+++ Raw data

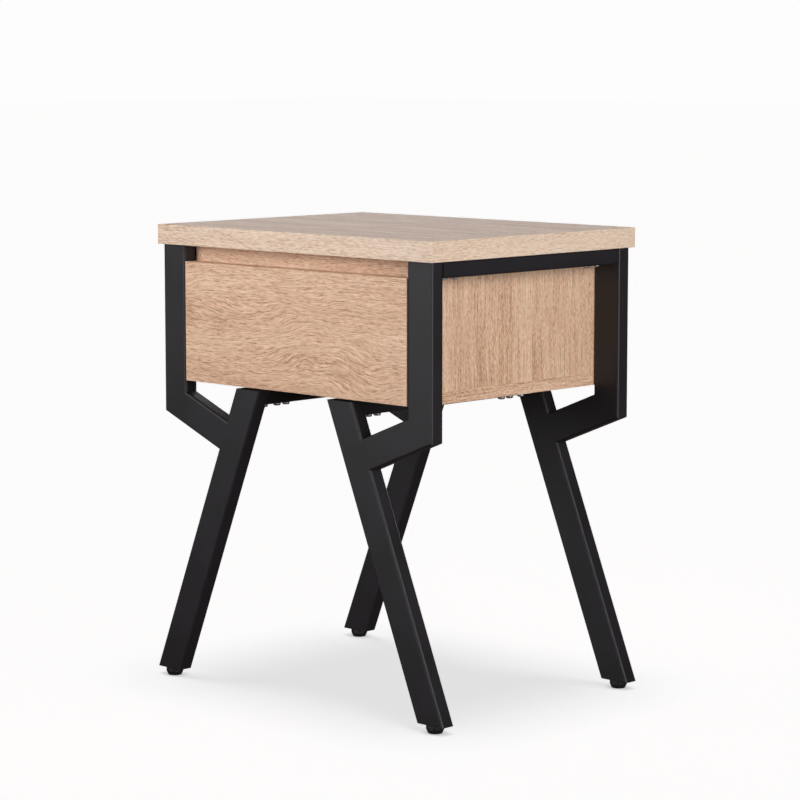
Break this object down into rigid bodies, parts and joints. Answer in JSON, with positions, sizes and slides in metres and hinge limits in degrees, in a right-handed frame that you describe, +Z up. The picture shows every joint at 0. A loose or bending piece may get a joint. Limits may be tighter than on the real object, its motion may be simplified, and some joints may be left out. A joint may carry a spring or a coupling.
{
  "type": "side table with drawer",
  "caption": "Side table: oak-look top and box with a handleless drawer, carried by a welded black steel tube frame with splayed legs and levelling feet.",
  "frame": {"origin": "on the floor, under the middle of the table", "axes": "+Z up, -Y out of the drawer front, +X to the right as seen from behind the origin looking along +Y"},
  "size_m": [0.5074, 0.37, 0.585],
  "materials": {
    "oak_laminate": "matt embossed oak laminate on particle board",
    "oak_edge_band": "matt oak-look edge band",
    "black_powder_coat": "matt fine-textured black powder coat on steel tube",
    "black_nylon": "moulded black nylon",
    "zinc_plated_steel": "zinc-plated steel",
    "bearing_steel": "polished balls in a pressed steel cage",
    "brass_insert": "turned brass",
    "cast_zinc": "die-cast zinc",
    "beech_dowel": "fluted beech",
    "drawer_board": "plain oak-look laminate",
    "drawer_floor_board": "thin foiled fibreboard"
  },
  "bodies": {
    "frame": {"box_back": "oak_laminate", "box_bottom": "oak_laminate", "box_dowels": "beech_dowel", "box_mouth_board": "oak_laminate", "box_rail_left": "black_powder_coat", "box_rail_right": "black_powder_coat", "box_side_left": "oak_laminate", "box_side_right": "oak_laminate", "brace_front_left": "black_powder_coat", "brace_front_right": "black_powder_coat", "brace_rear_left": "black_powder_coat", "brace_rear_right": "black_powder_coat", "cam_bolts": "zinc_plated_steel", "cam_discs": "cast_zinc", "frame_bolts": "zinc_plated_steel", "leg_caps": "black_powder_coat", "leg_front_left": "black_powder_coat", "leg_front_right": "black_powder_coat", "leg_plugs": "black_nylon", "leg_rear_left": "black_powder_coat", "leg_rear_right": "black_powder_coat", "post_front_left": "black_powder_coat", "post_front_right": "black_powder_coat", "post_rear_left": "black_powder_coat", "post_rear_right": "black_powder_coat", "slide_box_screws": "zinc_plated_steel", "slide_cabinet_member_left": "zinc_plated_steel", "slide_cabinet_member_right": "zinc_plated_steel", "threaded_inserts": "brass_insert", "top_edges_front_rear": "oak_edge_band", "top_edges_sides": "oak_edge_band", "top_panel": "oak_laminate", "top_rail_left": "black_powder_coat", "top_rail_right": "black_powder_coat"},
    "drawer": {"drawer_front": "oak_laminate", "drawer_inner_front": "drawer_board", "drawer_side_left": "drawer_board", "drawer_side_right": "drawer_board", "drawer_back": "drawer_board", "drawer_floor": "drawer_floor_board", "drawer_box_screws": "zinc_plated_steel", "drawer_front_screws": "zinc_plated_steel", "slide_drawer_member_left": "zinc_plated_steel", "slide_drawer_member_right": "zinc_plated_steel", "slide_drawer_screws": "zinc_plated_steel"},
    "slide_middle_left": {"slide_middle_member_left": "zinc_plated_steel"},
    "outer_cage_left": {"slide_outer_cage_left": "bearing_steel"},
    "inner_cage_left": {"slide_inner_cage_left": "bearing_steel"},
    "slide_middle_right": {"slide_middle_member_right": "zinc_plated_steel"},
    "outer_cage_right": {"slide_outer_cage_right": "bearing_steel"},
    "inner_cage_right": {"slide_inner_cage_right": "bearing_steel"},
    "foot_front_left": {"foot_pad_front_left": "black_nylon", "foot_stud_front_left": "zinc_plated_steel"},
    "foot_front_right": {"foot_pad_front_right": "black_nylon", "foot_stud_front_right": "zinc_plated_steel"},
    "foot_rear_left": {"foot_pad_rear_left": "black_nylon", "foot_stud_rear_left": "zinc_plated_steel"},
    "foot_rear_right": {"foot_pad_rear_right": "black_nylon", "foot_stud_rear_right": "zinc_plated_steel"}
  },
  "joints": [
    {"name": "drawer_slide", "type": "slide", "parent": "frame", "child": "drawer", "axis": [0, -1, 0], "range_m": [0, 0.28]},
    {"name": "slide_middle_left_travel", "type": "slide", "parent": "frame", "child": "slide_middle_left", "axis": [0, -1, 0], "range_m": [0, 0.14]},
    {"name": "outer_cage_left_travel", "type": "slide", "parent": "frame", "child": "outer_cage_left", "axis": [0, -1, 0], "range_m": [0, 0.07]},
    {"name": "inner_cage_left_travel", "type": "slide", "parent": "frame", "child": "inner_cage_left", "axis": [0, -1, 0], "range_m": [0, 0.21]},
    {"name": "slide_middle_right_travel", "type": "slide", "parent": "frame", "child": "slide_middle_right", "axis": [0, -1, 0], "range_m": [0, 0.14]},
    {"name": "outer_cage_right_travel", "type": "slide", "parent": "frame", "child": "outer_cage_right", "axis": [0, -1, 0], "range_m": [0, 0.07]},
    {"name": "inner_cage_right_travel", "type": "slide", "parent": "frame", "child": "inner_cage_right", "axis": [0, -1, 0], "range_m": [0, 0.21]},
    {"name": "foot_front_left_turn", "type": "hinge", "parent": "frame", "child": "foot_front_left", "pos_m": [-0.23208, -0.17, 0.01], "axis": [0, 0, 1], "continuous": true},
    {"name": "foot_front_right_turn", "type": "hinge", "parent": "frame", "child": "foot_front_right", "pos_m": [0.23208, -0.17, 0.01], "axis": [0, 0, 1], "continuous": true},
    {"name": "foot_rear_left_turn", "type": "hinge", "parent": "frame", "child": "foot_rear_left", "pos_m": [-0.23208, 0.17, 0.01], "axis": [0, 0, 1], "continuous": true},
    {"name": "foot_rear_right_turn", "type": "hinge", "parent": "frame", "child": "foot_rear_right", "pos_m": [0.23208, 0.17, 0.01], "axis": [0, 0, 1], "continuous": true}
  ],
  "couplings": [
    {"joint": "slide_middle_left_travel", "follows": "drawer_slide", "ratio": 0.5},
    {"joint": "outer_cage_left_travel", "follows": "drawer_slide", "ratio": 0.25},
    {"joint": "inner_cage_left_travel", "follows": "drawer_slide", "ratio": 0.75},
    {"joint": "slide_middle_right_travel", "follows": "drawer_slide", "ratio": 0.5},
    {"joint": "outer_cage_right_travel", "follows": "drawer_slide", "ratio": 0.25},
    {"joint": "inner_cage_right_travel", "follows": "drawer_slide", "ratio": 0.75}
  ]
}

++++++

Required task:
Write each line above out exactly.

Correct answer:
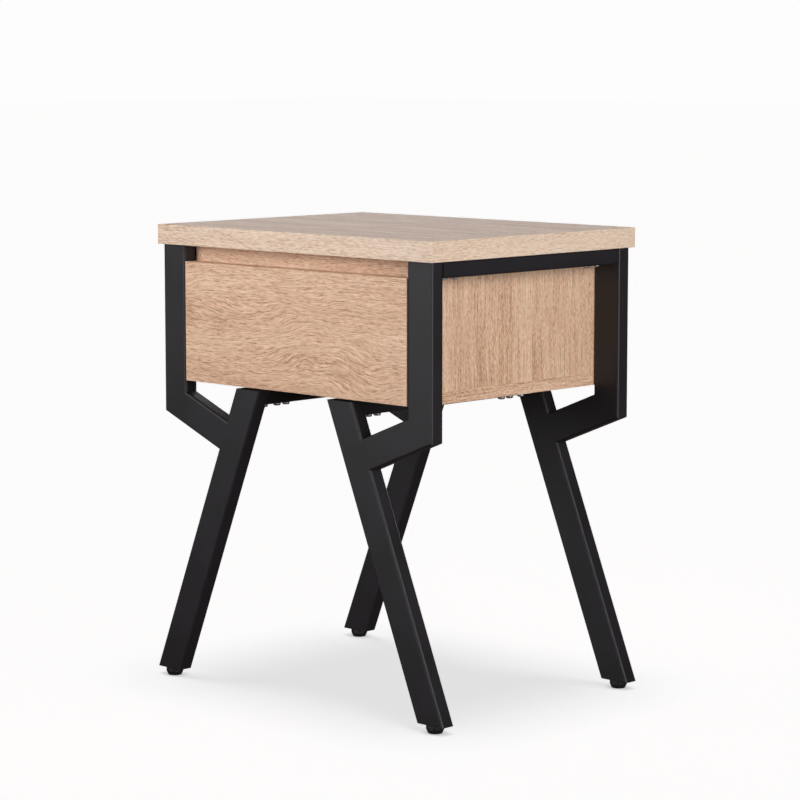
Break this object down into rigid bodies, parts and joints. Answer in JSON, with positions, sizes and slides in metres and hinge limits in degrees, in a right-handed frame that you describe, +Z up. The picture shows every joint at 0. A loose or bending piece may get a joint. Limits may be tighter than on the real object, its motion may be simplified, and some joints may be left out. A joint may carry a spring or a coupling.
{
  "type": "side table with drawer",
  "caption": "Side table: oak-look top and box with a handleless drawer, carried by a welded black steel tube frame with splayed legs and levelling feet.",
  "frame": {"origin": "on the floor, under the middle of the table", "axes": "+Z up, -Y out of the drawer front, +X to the right as seen from behind the origin looking along +Y"},
  "size_m": [0.5074, 0.37, 0.585],
  "materials": {
    "oak_laminate": "matt embossed oak laminate on particle board",
    "oak_edge_band": "matt oak-look edge band",
    "black_powder_coat": "matt fine-textured black powder coat on steel tube",
    "black_nylon": "moulded black nylon",
    "zinc_plated_steel": "zinc-plated steel",
    "bearing_steel": "polished balls in a pressed steel cage",
    "brass_insert": "turned brass",
    "cast_zinc": "die-cast zinc",
    "beech_dowel": "fluted beech",
    "drawer_board": "plain oak-look laminate",
    "drawer_floor_board": "thin foiled fibreboard"
  },
  "bodies": {
    "frame": {"box_back": "oak_laminate", "box_bottom": "oak_laminate", "box_dowels": "beech_dowel", "box_mouth_board": "oak_laminate", "box_rail_left": "black_powder_coat", "box_rail_right": "black_powder_coat", "box_side_left": "oak_laminate", "box_side_right": "oak_laminate", "brace_front_left": "black_powder_coat", "brace_front_right": "black_powder_coat", "brace_rear_left": "black_powder_coat", "brace_rear_right": "black_powder_coat", "cam_bolts": "zinc_plated_steel", "cam_discs": "cast_zinc", "frame_bolts": "zinc_plated_steel", "leg_caps": "black_powder_coat", "leg_front_left": "black_powder_coat", "leg_front_right": "black_powder_coat", "leg_plugs": "black_nylon", "leg_rear_left": "black_powder_coat", "leg_rear_right": "black_powder_coat", "post_front_left": "black_powder_coat", "post_front_right": "black_powder_coat", "post_rear_left": "black_powder_coat", "post_rear_right": "black_powder_coat", "slide_box_screws": "zinc_plated_steel", "slide_cabinet_member_left": "zinc_plated_steel", "slide_cabinet_member_right": "zinc_plated_steel", "threaded_inserts": "brass_insert", "top_edges_front_rear": "oak_edge_band", "top_edges_sides": "oak_edge_band", "top_panel": "oak_laminate", "top_rail_left": "black_powder_coat", "top_rail_right": "black_powder_coat"},
    "drawer": {"drawer_front": "oak_laminate", "drawer_inner_front": "drawer_board", "drawer_side_left": "drawer_board", "drawer_side_right": "drawer_board", "drawer_back": "drawer_board", "drawer_floor": "drawer_floor_board", "drawer_box_screws": "zinc_plated_steel", "drawer_front_screws": "zinc_plated_steel", "slide_drawer_member_left": "zinc_plated_steel", "slide_drawer_member_right": "zinc_plated_steel", "slide_drawer_screws": "zinc_plated_steel"},
    "slide_middle_left": {"slide_middle_member_left": "zinc_plated_steel"},
    "outer_cage_left": {"slide_outer_cage_left": "bearing_steel"},
    "inner_cage_left": {"slide_inner_cage_left": "bearing_steel"},
    "slide_middle_right": {"slide_middle_member_right": "zinc_plated_steel"},
    "outer_cage_right": {"slide_outer_cage_right": "bearing_steel"},
    "inner_cage_right": {"slide_inner_cage_right": "bearing_steel"},
    "foot_front_left": {"foot_pad_front_left": "black_nylon", "foot_stud_front_left": "zinc_plated_steel"},
    "foot_front_right": {"foot_pad_front_right": "black_nylon", "foot_stud_front_right": "zinc_plated_steel"},
    "foot_rear_left": {"foot_pad_rear_left": "black_nylon", "foot_stud_rear_left": "zinc_plated_steel"},
    "foot_rear_right": {"foot_pad_rear_right": "black_nylon", "foot_stud_rear_right": "zinc_plated_steel"}
  },
  "joints": [
    {"name": "drawer_slide", "type": "slide", "parent": "frame", "child": "drawer", "axis": [0, -1, 0], "range_m": [0, 0.28]},
    {"name": "slide_middle_left_travel", "type": "slide", "parent": "frame", "child": "slide_middle_left", "axis": [0, -1, 0], "range_m": [0, 0.14]},
    {"name": "outer_cage_left_travel", "type": "slide", "parent": "frame", "child": "outer_cage_left", "axis": [0, -1, 0], "range_m": [0, 0.07]},
    {"name": "inner_cage_left_travel", "type": "slide", "parent": "frame", "child": "inner_cage_left", "axis": [0, -1, 0], "range_m": [0, 0.21]},
    {"name": "slide_middle_right_travel", "type": "slide", "parent": "frame", "child": "slide_middle_right", "axis": [0, -1, 0], "range_m": [0, 0.14]},
    {"name": "outer_cage_right_travel", "type": "slide", "parent": "frame", "child": "outer_cage_right", "axis": [0, -1, 0], "range_m": [0, 0.07]},
    {"name": "inner_cage_right_travel", "type": "slide", "parent": "frame", "child": "inner_cage_right", "axis": [0, -1, 0], "range_m": [0, 0.21]},
    {"name": "foot_front_left_turn", "type": "hinge", "parent": "frame", "child": "foot_front_left", "pos_m": [-0.23208, -0.17, 0.01], "axis": [0, 0, 1], "continuous": true},
    {"name": "foot_front_right_turn", "type": "hinge", "parent": "frame", "child": "foot_front_right", "pos_m": [0.23208, -0.17, 0.01], "axis": [0, 0, 1], "continuous": true},
    {"name": "foot_rear_left_turn", "type": "hinge", "parent": "frame", "child": "foot_rear_left", "pos_m": [-0.23208, 0.17, 0.01], "axis": [0, 0, 1], "continuous": true},
    {"name": "foot_rear_right_turn", "type": "hinge", "parent": "frame", "child": "foot_rear_right", "pos_m": [0.23208, 0.17, 0.01], "axis": [0, 0, 1], "continuous": true}
  ],
  "couplings": [
    {"joint": "slide_middle_left_travel", "follows": "drawer_slide", "ratio": 0.5},
    {"joint": "outer_cage_left_travel", "follows": "drawer_slide", "ratio": 0.25},
    {"joint": "inner_cage_left_travel", "follows": "drawer_slide", "ratio": 0.75},
    {"joint": "slide_middle_right_travel", "follows": "drawer_slide", "ratio": 0.5},
    {"joint": "outer_cage_right_travel", "follows": "drawer_slide", "ratio": 0.25},
    {"joint": "inner_cage_right_travel", "follows": "drawer_slide", "ratio": 0.75}
  ]
}